Abstract
Purpose: This paper aims to describe the critical literacies of high school students engaged in a youth participatory action research (YPAR) project focused on a roleplaying game, Dungeons and Dragons, in a queer-led afterschool space. The paper illustrates how youth critique and resist unjust societal norms while simultaneously envisioning queer utopian futures. Using a queer theory framework, the authors consider how youth performed disidentifications and queer futurity. Design/methodology/approach: This study is a discourse analysis of approximately 85 hours of audio collected over one year. Findings: Youth engaged in deconstructive critique, disidentifications and queer futurity in powerful enactments of critical literacies that involved simultaneous resistance, subversion, imagination and hope as youth envisioned queer utopian world-building through their fantasy storytelling. Youth acknowledged the injustice of the present while radically envisioning a utopian future.

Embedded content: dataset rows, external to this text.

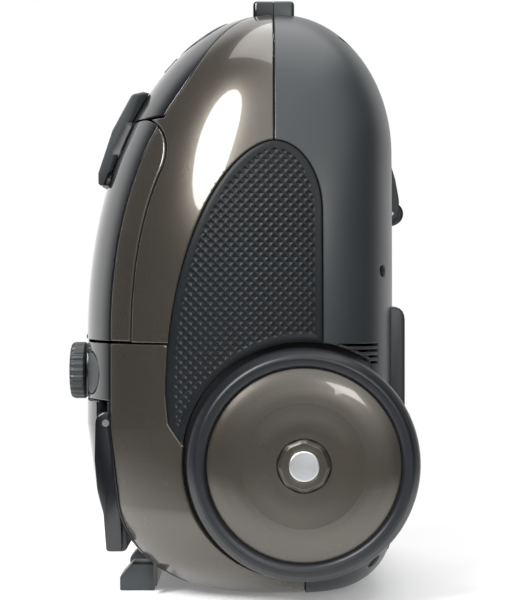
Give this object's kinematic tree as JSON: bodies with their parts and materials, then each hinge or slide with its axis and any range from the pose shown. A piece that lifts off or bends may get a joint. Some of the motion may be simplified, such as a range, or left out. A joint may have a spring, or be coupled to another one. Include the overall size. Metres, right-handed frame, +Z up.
{
  "type": "canister vacuum cleaner",
  "caption": "Canister vacuum cleaner parked on its rear end, with large side wheels, swivel caster, bag lid, suction knob and folding carry handle.",
  "frame": {"origin": "on the floor at the flat rear face it stands on, in the middle plane, under the parting line of the shells", "axes": "+Z up from the rear face to the nose, +X towards the underside with the caster, Y across the width"},
  "size_m": [0.2535, 0.28, 0.436],
  "materials": {
    "brown_gloss": "metallic brown, high gloss",
    "dark_satin": "dark grey, satin",
    "black_gloss": "near black, gloss",
    "panel_texture": "black, fine diamond weave",
    "tyre_rubber": "soft dark grey",
    "soft_rubber": "matt black",
    "inner_black": "black moulding",
    "board_green": "coated board",
    "bag_fabric": "non-woven fleece",
    "filter_foam": "filter fleece",
    "steel": "plain",
    "aluminium": "cast",
    "copper": "wound core"
  },
  "bodies": {
    "housing": {"base_shell": "dark_satin", "front_cover": "brown_gloss", "rear_cover": "brown_gloss", "nose_trim": "black_gloss", "side_panel_left": "panel_texture", "side_panel_right": "panel_texture", "control_panel": "black_gloss", "power_switch": "inner_black", "circuit_board": "board_green", "rear_trim": "black_gloss", "handle_pins": "steel", "rear_feet": "dark_satin", "lid_hinge_pin": "steel", "lid_seal": "soft_rubber", "bag_window": "black_gloss", "hose_inlet": "dark_satin", "inlet_seal": "soft_rubber", "bag_chamber": "inner_black", "bag_holder": "inner_black", "dust_bag": "bag_fabric", "motor_filter": "filter_foam", "motor_bulkhead": "inner_black", "motor_gasket": "soft_rubber", "fan_housing": "steel", "stator": "steel", "motor_bracket": "aluminium", "motor_bearings": "steel", "carbon_brushes": "inner_black", "motor_mount": "soft_rubber", "reel_bracket": "inner_black", "cord_outlet": "soft_rubber", "exhaust_filter": "filter_foam", "axle_left": "steel", "axle_right": "steel", "axle_washers": "steel", "shell_screws": "steel"},
    "lid": {"lid": "brown_gloss", "lid_trim": "black_gloss", "latch_pin": "steel"},
    "latch": {"latch_lever": "dark_satin"},
    "knob": {"suction_knob": "dark_satin"},
    "power_button": {"power_pedal": "dark_satin"},
    "rewind_button": {"rewind_pedal": "dark_satin"},
    "handle": {"carry_handle": "black_gloss", "handle_grip": "dark_satin"},
    "wheel_left": {"tyre_left": "tyre_rubber", "wheel_disc_left": "brown_gloss", "hub_cap_left": "brown_gloss"},
    "wheel_right": {"tyre_right": "tyre_rubber", "wheel_disc_right": "brown_gloss", "hub_cap_right": "brown_gloss"},
    "caster": {"caster_fork": "dark_satin", "caster_axle": "steel", "caster_clip": "steel"},
    "roller": {"caster_roller": "tyre_rubber"},
    "motor_rotor": {"rotor": "copper", "fan": "aluminium"},
    "reel": {"reel_drum": "inner_black", "reel_spring": "steel"}
  },
  "joints": [
    {"name": "lid_hinge", "type": "hinge", "parent": "housing", "child": "lid", "pos_m": [-0.1383, 0, 0.1842], "axis": [0, -1, 0], "range_deg": [0, 80]},
    {"name": "latch_pivot", "type": "hinge", "parent": "lid", "child": "latch", "pos_m": [-0.12871, 0, 0.3005], "axis": [0, -1, 0], "range_deg": [0, 20], "stiffness_Nm_per_rad": 0.6, "springref_deg": -17.19},
    {"name": "knob_turn", "type": "hinge", "parent": "housing", "child": "knob", "pos_m": [-0.141, 0, 0.158], "axis": [-1, 0, 0], "range_deg": [-135, 135]},
    {"name": "power_press", "type": "slide", "parent": "housing", "child": "power_button", "axis": [1, 0, 0], "range_m": [0, 0.004], "stiffness_N_per_m": 900, "springref_m": -0.004},
    {"name": "rewind_press", "type": "slide", "parent": "housing", "child": "rewind_button", "axis": [1, 0, 0], "range_m": [0, 0.004], "stiffness_N_per_m": 900, "springref_m": -0.004},
    {"name": "handle_pivot", "type": "hinge", "parent": "housing", "child": "handle", "pos_m": [-0.121, 0, 0.123], "axis": [0, 1, 0], "range_deg": [0, 100]},
    {"name": "wheel_left_spin", "type": "hinge", "parent": "housing", "child": "wheel_left", "pos_m": [0.02, -0.123, 0.099], "axis": [0, 1, 0], "continuous": true},
    {"name": "wheel_right_spin", "type": "hinge", "parent": "housing", "child": "wheel_right", "pos_m": [0.02, 0.123, 0.099], "axis": [0, 1, 0], "continuous": true},
    {"name": "caster_swivel", "type": "hinge", "parent": "housing", "child": "caster", "pos_m": [0.085, 0, 0.293], "axis": [1, 0, 0], "continuous": true},
    {"name": "roller_spin", "type": "hinge", "parent": "caster", "child": "roller", "pos_m": [0.0895, 0, 0.277], "axis": [0, 1, 0], "continuous": true},
    {"name": "motor_spin", "type": "hinge", "parent": "housing", "child": "motor_rotor", "pos_m": [-0.02, 0.024, 0.12], "axis": [0, 0, 1], "continuous": true},
    {"name": "reel_spin", "type": "hinge", "parent": "housing", "child": "reel", "pos_m": [0, -0.068, 0.099], "axis": [0, 1, 0], "continuous": true}
  ]
}
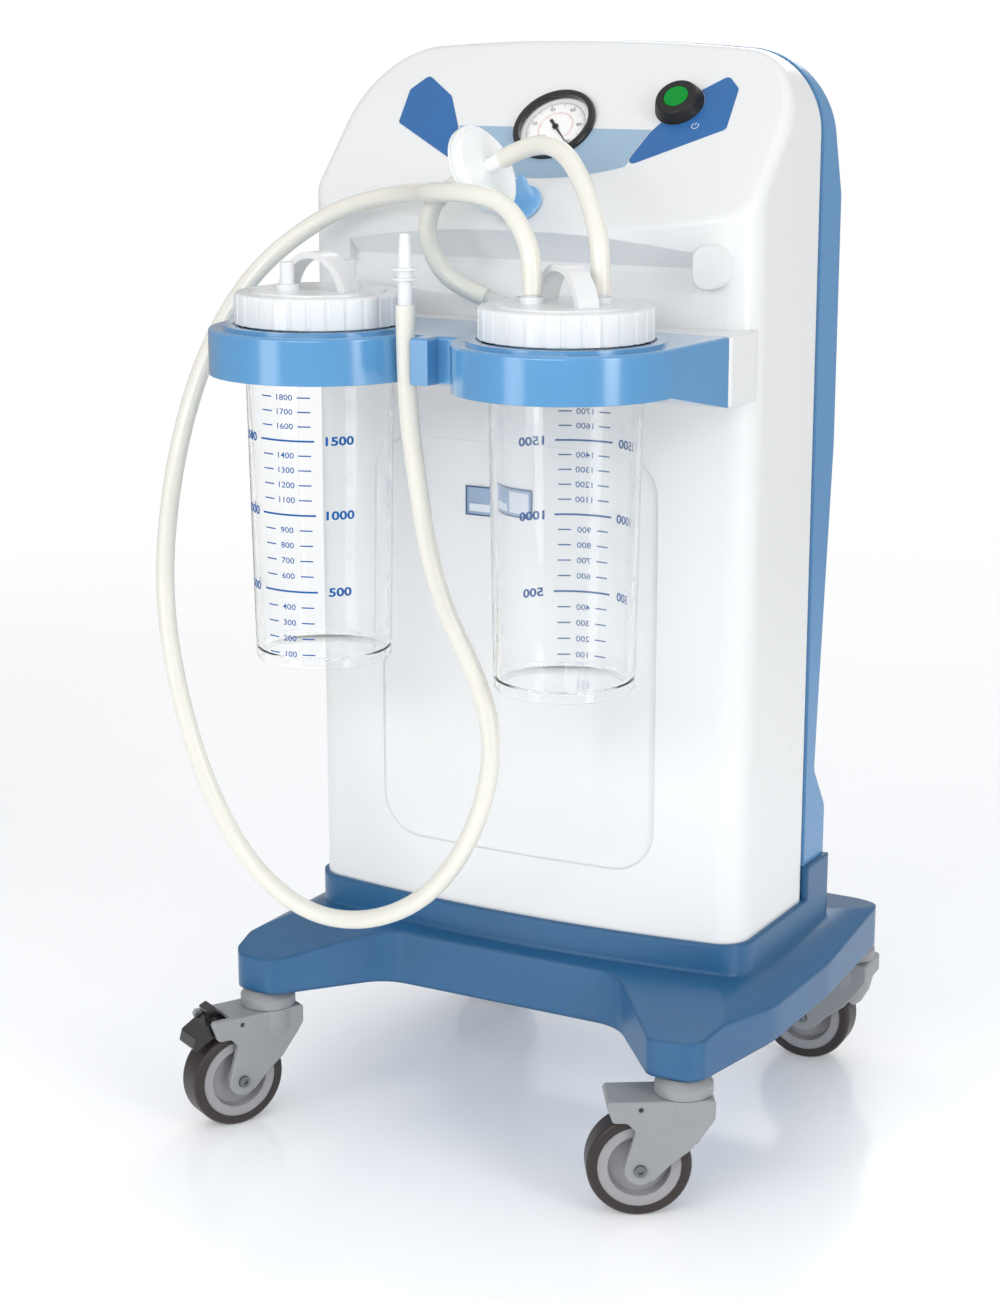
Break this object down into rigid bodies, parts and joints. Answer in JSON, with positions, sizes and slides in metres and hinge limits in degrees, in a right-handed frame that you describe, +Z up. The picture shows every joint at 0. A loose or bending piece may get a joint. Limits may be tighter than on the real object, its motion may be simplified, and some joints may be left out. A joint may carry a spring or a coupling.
{
  "type": "medical suction pump",
  "caption": "Trolley-mounted suction pump: white and blue casing on swivel casters, sloping panel with gauge, jar holder with graduated jars, filter and hoses.",
  "frame": {"origin": "on the floor, under the middle of the footprint", "axes": "+Z up, +Y from the front with the jars to the back, +X to the right seen from the front"},
  "size_m": [0.4744, 0.4739, 0.8605],
  "materials": {
    "blue_moulding": "smooth semi-gloss moulding",
    "white_moulding": "smooth semi-gloss moulding",
    "dark_plastic": "fine matt texture",
    "black_plastic": "gloss",
    "black_rubber": "matt",
    "plate_grey": "satin film",
    "dark_blue_foil": "satin film",
    "light_blue_foil": "satin film",
    "dial_white": "matt print",
    "clear_window": "clear",
    "green_lens": "translucent gloss",
    "brass": "machined",
    "knob_blue": "gloss",
    "milky_plastic": "translucent",
    "silicone": "translucent silicone",
    "filter_white": "smooth",
    "connector_white": "smooth",
    "clear_jar": "clear polycarbonate, blue graduations",
    "lid_white": "smooth moulding",
    "seal": "soft",
    "pump_metal": "cast",
    "motor_paint": "painted",
    "steel": "zinc plated",
    "caster_grey": "grained nylon",
    "tyre_grey": "matt rubber"
  },
  "bodies": {
    "root": {"base_platform": "blue_moulding", "base_underplate": "blue_moulding", "casing_screws": "steel", "front_shell": "white_moulding", "rear_shell": "blue_moulding", "rear_grille": "dark_plastic", "name_plate": "plate_grey", "panel_petals": "dark_blue_foil", "panel_band": "light_blue_foil", "gauge_case": "black_plastic", "gauge_dial": "dial_white", "gauge_glass": "clear_window", "switch_bezel": "black_rubber", "regulator_valve": "brass", "inlet_elbow": "milky_plastic", "inlet_hose": "silicone", "filter_front_shell": "filter_white", "filter_rear_shell": "filter_white", "filter_hose": "silicone", "patient_hose": "silicone", "patient_connector": "connector_white", "jar_holder": "blue_moulding", "jar_right": "clear_jar", "lid_right": "lid_white", "gasket_right": "seal", "float_right": "milky_plastic", "pump_body": "pump_metal", "motor_housing": "motor_paint", "pump_mounts": "black_rubber", "pump_plate": "steel", "power_inlet": "black_plastic", "swivel_caps": "caster_grey"},
    "gauge_pointer": {"gauge_needle": "black_plastic"},
    "mains_button": {"switch_button": "green_lens"},
    "vacuum_knob": {"regulator_knob": "knob_blue"},
    "rotor": {"motor_rotor": "steel"},
    "left_jar": {"jar_left": "clear_jar"},
    "left_lid": {"lid_left": "lid_white", "gasket_left": "seal", "float_left": "milky_plastic"},
    "caster_front_left": {"fork_front_left": "caster_grey", "axle_front_left": "steel"},
    "wheel_front_left": {"hub_front_left": "caster_grey", "tyre_front_left": "tyre_grey"},
    "brake_pedal_front_left": {"brake_front_left": "black_plastic"},
    "caster_front_right": {"fork_front_right": "caster_grey", "axle_front_right": "steel"},
    "wheel_front_right": {"hub_front_right": "caster_grey", "tyre_front_right": "tyre_grey"},
    "caster_rear_left": {"fork_rear_left": "caster_grey", "axle_rear_left": "steel"},
    "wheel_rear_left": {"hub_rear_left": "caster_grey", "tyre_rear_left": "tyre_grey"},
    "brake_pedal_rear_left": {"brake_rear_left": "black_plastic"},
    "caster_rear_right": {"fork_rear_right": "caster_grey", "axle_rear_right": "steel"},
    "wheel_rear_right": {"hub_rear_right": "caster_grey", "tyre_rear_right": "tyre_grey"}
  },
  "joints": [
    {"name": "gauge_pointer_turn", "type": "hinge", "parent": "root", "child": "gauge_pointer", "pos_m": [0, 0.0249, 0.79745], "axis": [0, -0.729, 0.6845], "range_deg": [0, 270]},
    {"name": "mains_button_press", "type": "slide", "parent": "root", "child": "mains_button", "axis": [0, 0.729, -0.6845], "range_m": [0, 0.0025], "stiffness_N_per_m": 400},
    {"name": "vacuum_knob_turn", "type": "hinge", "parent": "root", "child": "vacuum_knob", "pos_m": [0, -0.02883, 0.74023], "axis": [0, -0.729, 0.6845], "range_deg": [0, 300]},
    {"name": "rotor_spin", "type": "hinge", "parent": "root", "child": "rotor", "pos_m": [0, 0.045, 0.226], "axis": [1, 0, 0], "continuous": true},
    {"name": "left_jar_lift", "type": "slide", "parent": "root", "child": "left_jar", "axis": [0, 0, 1], "range_m": [0, 0.27]},
    {"name": "left_lid_off", "type": "slide", "parent": "left_jar", "child": "left_lid", "axis": [0, 0, 1], "range_m": [0, 0.08]},
    {"name": "caster_front_left_swivel", "type": "hinge", "parent": "root", "child": "caster_front_left", "pos_m": [-0.1874, -0.115, 0.09], "axis": [0, 0, 1], "continuous": true},
    {"name": "wheel_front_left_roll", "type": "hinge", "parent": "caster_front_left", "child": "wheel_front_left", "pos_m": [-0.20336, -0.14502, 0.04], "axis": [-0.8829, 0.4695, 0], "continuous": true},
    {"name": "brake_front_left_press", "type": "hinge", "parent": "caster_front_left", "child": "brake_pedal_front_left", "pos_m": [-0.20336, -0.14502, 0.0886], "axis": [0.8829, -0.4695, 0], "range_deg": [0, 8]},
    {"name": "caster_front_right_swivel", "type": "hinge", "parent": "root", "child": "caster_front_right", "pos_m": [0.1874, -0.115, 0.09], "axis": [0, 0, 1], "continuous": true},
    {"name": "wheel_front_right_roll", "type": "hinge", "parent": "caster_front_right", "child": "wheel_front_right", "pos_m": [0.15857, -0.13302, 0.04], "axis": [-0.5299, 0.848, 0], "continuous": true},
    {"name": "caster_rear_left_swivel", "type": "hinge", "parent": "root", "child": "caster_rear_left", "pos_m": [-0.1874, 0.217, 0.09], "axis": [0, 0, 1], "continuous": true},
    {"name": "wheel_rear_left_roll", "type": "hinge", "parent": "caster_rear_left", "child": "wheel_rear_left", "pos_m": [-0.15392, 0.2111, 0.04], "axis": [-0.1736, -0.9848, 0], "continuous": true},
    {"name": "brake_rear_left_press", "type": "hinge", "parent": "caster_rear_left", "child": "brake_pedal_rear_left", "pos_m": [-0.15392, 0.2111, 0.0886], "axis": [0.1736, 0.9848, 0], "range_deg": [0, 8]},
    {"name": "caster_rear_right_swivel", "type": "hinge", "parent": "root", "child": "caster_rear_right", "pos_m": [0.1874, 0.217, 0.09], "axis": [0, 0, 1], "continuous": true},
    {"name": "wheel_rear_right_roll", "type": "hinge", "parent": "caster_rear_right", "child": "wheel_rear_right", "pos_m": [0.15348, 0.21463, 0.04], "axis": [-0.0698, 0.9976, 0], "continuous": true}
  ]
}
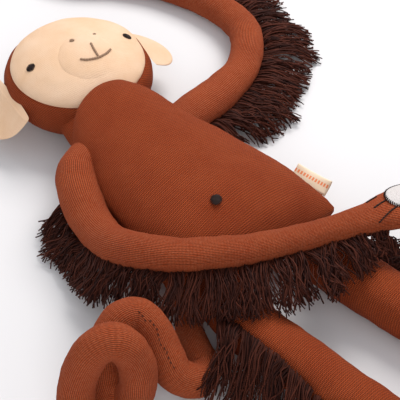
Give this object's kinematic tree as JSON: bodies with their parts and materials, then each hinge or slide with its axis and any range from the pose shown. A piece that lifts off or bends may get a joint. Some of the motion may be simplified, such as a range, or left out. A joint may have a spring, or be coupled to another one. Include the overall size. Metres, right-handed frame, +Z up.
{
  "type": "stuffed monkey",
  "caption": "Knitted stuffed monkey lying on its back, with long fringed arms and legs, a curled tail, a padded muzzle and soft palm pads.",
  "frame": {"origin": "middle of the torso's length, on the surface that the back lies on", "axes": "+Z up through the belly, +Y towards the crown, -X is the monkey's right side"},
  "size_m": [0.4425, 0.701, 0.1081],
  "materials": {
    "rust_knit": "fine cotton jersey knit",
    "peach_knit": "fine cotton jersey knit",
    "wadding": "loose polyester fibre",
    "fringe_thread": "twisted cotton thread, cut ends",
    "dark_embroidery": "satin stitch",
    "brown_embroidery": "satin stitch",
    "label_tape": "woven tape",
    "palm_felt": "brushed hook-and-loop pad"
  },
  "bodies": {
    "torso": {"torso_front_panel": "rust_knit", "torso_back_panel": "rust_knit", "torso_stuffing": "wadding", "belly_button": "dark_embroidery"},
    "label": {"side_label": "label_tape"},
    "head": {"head_hood": "rust_knit", "face_panel": "peach_knit", "head_stuffing": "wadding", "muzzle_patch": "peach_knit", "right_eye": "dark_embroidery", "left_eye": "dark_embroidery", "nostrils": "brown_embroidery", "mouth_stitching": "brown_embroidery"},
    "right_ear": {"right_ear": "peach_knit"},
    "left_ear": {"left_ear": "peach_knit"},
    "right_upper_arm": {"right_upper_arm_skin": "rust_knit", "right_upper_arm_stuffing": "wadding", "right_upper_arm_fringe": "fringe_thread"},
    "right_forearm": {"right_forearm_skin": "rust_knit", "right_forearm_stuffing": "wadding", "right_forearm_fringe": "fringe_thread", "right_palm_pad": "palm_felt", "right_finger_stitches": "dark_embroidery"},
    "left_upper_arm": {"left_upper_arm_skin": "rust_knit", "left_upper_arm_stuffing": "wadding", "left_upper_arm_fringe": "fringe_thread"},
    "left_forearm": {"left_forearm_skin": "rust_knit", "left_forearm_stuffing": "wadding", "left_forearm_fringe": "fringe_thread", "left_palm_pad": "palm_felt", "left_finger_stitches": "dark_embroidery"},
    "right_thigh": {"right_thigh_skin": "rust_knit", "right_thigh_stuffing": "wadding", "right_thigh_fringe": "fringe_thread"},
    "right_shin": {"right_shin_skin": "rust_knit", "right_shin_stuffing": "wadding", "right_shin_fringe": "fringe_thread", "right_toe_stitches": "dark_embroidery"},
    "left_thigh": {"left_thigh_skin": "rust_knit", "left_thigh_stuffing": "wadding", "left_thigh_fringe": "fringe_thread"},
    "left_shin": {"left_shin_skin": "rust_knit", "left_shin_stuffing": "wadding", "left_shin_fringe": "fringe_thread", "left_toe_stitches": "dark_embroidery"},
    "tail_base": {"tail_base_skin": "rust_knit", "tail_base_stuffing": "wadding"},
    "tail_curl": {"tail_curl_skin": "rust_knit", "tail_curl_stuffing": "wadding"}
  },
  "joints": [
    {"name": "neck_nod", "type": "hinge", "parent": "torso", "child": "head", "pos_m": [0.002, 0.087, 0.038], "axis": [1, 0, 0], "range_deg": [-8, 8]},
    {"name": "right_ear_flap", "type": "hinge", "parent": "head", "child": "right_ear", "pos_m": [-0.067, 0.16, 0.039], "axis": [0.087, 0.9962, 0], "range_deg": [0, 45]},
    {"name": "left_ear_flap", "type": "hinge", "parent": "head", "child": "left_ear", "pos_m": [0.071, 0.148, 0.039], "axis": [-0.087, -0.9962, 0], "range_deg": [0, 45]},
    {"name": "label_flap", "type": "hinge", "parent": "torso", "child": "label", "pos_m": [0.083, -0.058, 0.029], "axis": [0.259, -0.9659, 0], "range_deg": [-15, 70]},
    {"name": "right_shoulder_lift", "type": "hinge", "parent": "torso", "child": "right_upper_arm", "pos_m": [-0.05, 0.06, 0.04], "axis": [-1, 0, 0], "range_deg": [0, 75], "deforming": ["right_upper_arm_fringe"]},
    {"name": "right_elbow_swing", "type": "hinge", "parent": "right_upper_arm", "child": "right_forearm", "pos_m": [-0.088, -0.022, 0.042], "axis": [0, 0, 1], "range_deg": [-20, 0], "deforming": ["right_forearm_fringe"]},
    {"name": "left_shoulder_lift", "type": "hinge", "parent": "torso", "child": "left_upper_arm", "pos_m": [0.047, 0.062, 0.032], "axis": [0, -1, 0], "range_deg": [0, 70], "deforming": ["left_upper_arm_fringe"]},
    {"name": "left_elbow_swing", "type": "hinge", "parent": "left_upper_arm", "child": "left_forearm", "pos_m": [0.155, 0.111, 0.018], "axis": [0, 0, 1], "range_deg": [-60, 0], "deforming": ["left_forearm_fringe"]},
    {"name": "right_hip_swing", "type": "hinge", "parent": "torso", "child": "right_thigh", "pos_m": [-0.046, -0.124, 0.027], "axis": [0, 0, 1], "range_deg": [-8, 8], "deforming": ["right_thigh_fringe"]},
    {"name": "right_knee_bend", "type": "hinge", "parent": "right_thigh", "child": "right_shin", "pos_m": [-0.027, -0.24, 0.023], "axis": [-1, 0, 0], "range_deg": [0, 60], "deforming": ["right_shin_fringe"]},
    {"name": "left_hip_swing", "type": "hinge", "parent": "torso", "child": "left_thigh", "pos_m": [0.043, -0.11, 0.027], "axis": [0, 0, 1], "range_deg": [-8, 40], "deforming": ["left_thigh_fringe"]},
    {"name": "left_knee_bend", "type": "hinge", "parent": "left_thigh", "child": "left_shin", "pos_m": [0.075, -0.247, 0.023], "axis": [-1, 0, 0], "range_deg": [0, 60], "deforming": ["left_shin_fringe"]},
    {"name": "tail_swing", "type": "hinge", "parent": "torso", "child": "tail_base", "pos_m": [-0.083, -0.124, 0.018], "axis": [0, 0, 1], "range_deg": [-8, 2]},
    {"name": "tail_curl_swing", "type": "hinge", "parent": "tail_base", "child": "tail_curl", "pos_m": [-0.104, -0.165, 0.018], "axis": [0, 0, 1], "range_deg": [-8, 10]}
  ]
}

Originality/value: This study offers an empirical grounding for critical literacies centered in queer theory and explores how youth engage with critical literacies in collaboratively co-authored texts. The authors argue that queering critical literacies potentially moves beyond deconstructive critique while simultaneously opening spaces for resistance, imagination and utopian world-making through linguistic and narrative-based tools.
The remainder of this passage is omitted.